What you have to do: Each line that holds the word "three" counts once. Give the total number of such lines and nothing else.
--- begin Recorded information ---
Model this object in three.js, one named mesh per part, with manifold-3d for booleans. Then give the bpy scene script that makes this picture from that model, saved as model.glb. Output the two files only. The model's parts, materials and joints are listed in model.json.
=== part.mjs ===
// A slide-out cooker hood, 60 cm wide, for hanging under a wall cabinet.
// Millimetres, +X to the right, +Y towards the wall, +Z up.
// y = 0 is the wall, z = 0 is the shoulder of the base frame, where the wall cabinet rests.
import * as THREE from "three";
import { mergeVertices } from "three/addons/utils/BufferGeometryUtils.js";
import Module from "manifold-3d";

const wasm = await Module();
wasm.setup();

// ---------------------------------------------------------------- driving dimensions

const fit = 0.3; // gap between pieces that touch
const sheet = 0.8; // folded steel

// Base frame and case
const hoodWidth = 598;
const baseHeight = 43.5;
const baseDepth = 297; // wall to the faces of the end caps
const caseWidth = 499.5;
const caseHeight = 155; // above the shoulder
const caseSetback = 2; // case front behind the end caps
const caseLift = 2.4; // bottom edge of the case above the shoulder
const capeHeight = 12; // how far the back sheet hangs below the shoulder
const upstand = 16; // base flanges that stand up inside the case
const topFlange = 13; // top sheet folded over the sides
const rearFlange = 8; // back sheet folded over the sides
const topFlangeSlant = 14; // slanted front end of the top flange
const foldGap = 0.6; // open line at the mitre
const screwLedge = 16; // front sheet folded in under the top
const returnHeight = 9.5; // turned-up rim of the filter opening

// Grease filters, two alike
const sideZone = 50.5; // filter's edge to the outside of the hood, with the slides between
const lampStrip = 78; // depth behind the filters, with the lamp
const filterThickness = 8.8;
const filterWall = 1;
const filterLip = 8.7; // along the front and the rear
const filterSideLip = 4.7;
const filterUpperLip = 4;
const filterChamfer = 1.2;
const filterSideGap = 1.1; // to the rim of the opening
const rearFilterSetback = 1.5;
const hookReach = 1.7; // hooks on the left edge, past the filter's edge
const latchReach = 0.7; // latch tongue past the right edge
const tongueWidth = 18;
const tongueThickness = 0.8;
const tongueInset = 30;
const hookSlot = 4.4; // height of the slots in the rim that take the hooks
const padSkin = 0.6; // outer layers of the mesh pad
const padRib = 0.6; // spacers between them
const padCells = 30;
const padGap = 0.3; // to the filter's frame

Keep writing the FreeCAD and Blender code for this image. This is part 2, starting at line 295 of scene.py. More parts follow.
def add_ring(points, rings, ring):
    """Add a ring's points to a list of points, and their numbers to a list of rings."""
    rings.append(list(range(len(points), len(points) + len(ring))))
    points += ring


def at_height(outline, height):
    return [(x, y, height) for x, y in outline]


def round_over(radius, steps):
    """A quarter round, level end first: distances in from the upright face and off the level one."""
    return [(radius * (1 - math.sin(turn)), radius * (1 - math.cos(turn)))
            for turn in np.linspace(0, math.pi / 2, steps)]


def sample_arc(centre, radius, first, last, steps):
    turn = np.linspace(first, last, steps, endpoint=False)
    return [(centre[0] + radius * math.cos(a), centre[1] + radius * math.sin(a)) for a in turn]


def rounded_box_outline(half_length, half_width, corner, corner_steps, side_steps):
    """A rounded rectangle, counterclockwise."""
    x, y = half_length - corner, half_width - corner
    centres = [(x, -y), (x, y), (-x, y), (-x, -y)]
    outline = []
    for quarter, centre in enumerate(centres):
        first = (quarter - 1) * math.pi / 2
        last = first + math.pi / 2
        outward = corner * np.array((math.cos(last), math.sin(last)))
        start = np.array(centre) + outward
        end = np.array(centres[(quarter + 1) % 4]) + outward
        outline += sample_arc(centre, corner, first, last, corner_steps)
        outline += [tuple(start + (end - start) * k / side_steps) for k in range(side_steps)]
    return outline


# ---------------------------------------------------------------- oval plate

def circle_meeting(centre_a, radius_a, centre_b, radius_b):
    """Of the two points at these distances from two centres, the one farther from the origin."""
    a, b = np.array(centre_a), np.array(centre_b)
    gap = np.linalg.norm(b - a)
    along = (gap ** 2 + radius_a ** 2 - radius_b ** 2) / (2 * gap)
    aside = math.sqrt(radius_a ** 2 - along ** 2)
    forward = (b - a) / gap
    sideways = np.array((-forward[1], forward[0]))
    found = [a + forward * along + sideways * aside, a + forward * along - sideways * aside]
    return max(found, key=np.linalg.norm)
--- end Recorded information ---
Written solution: 3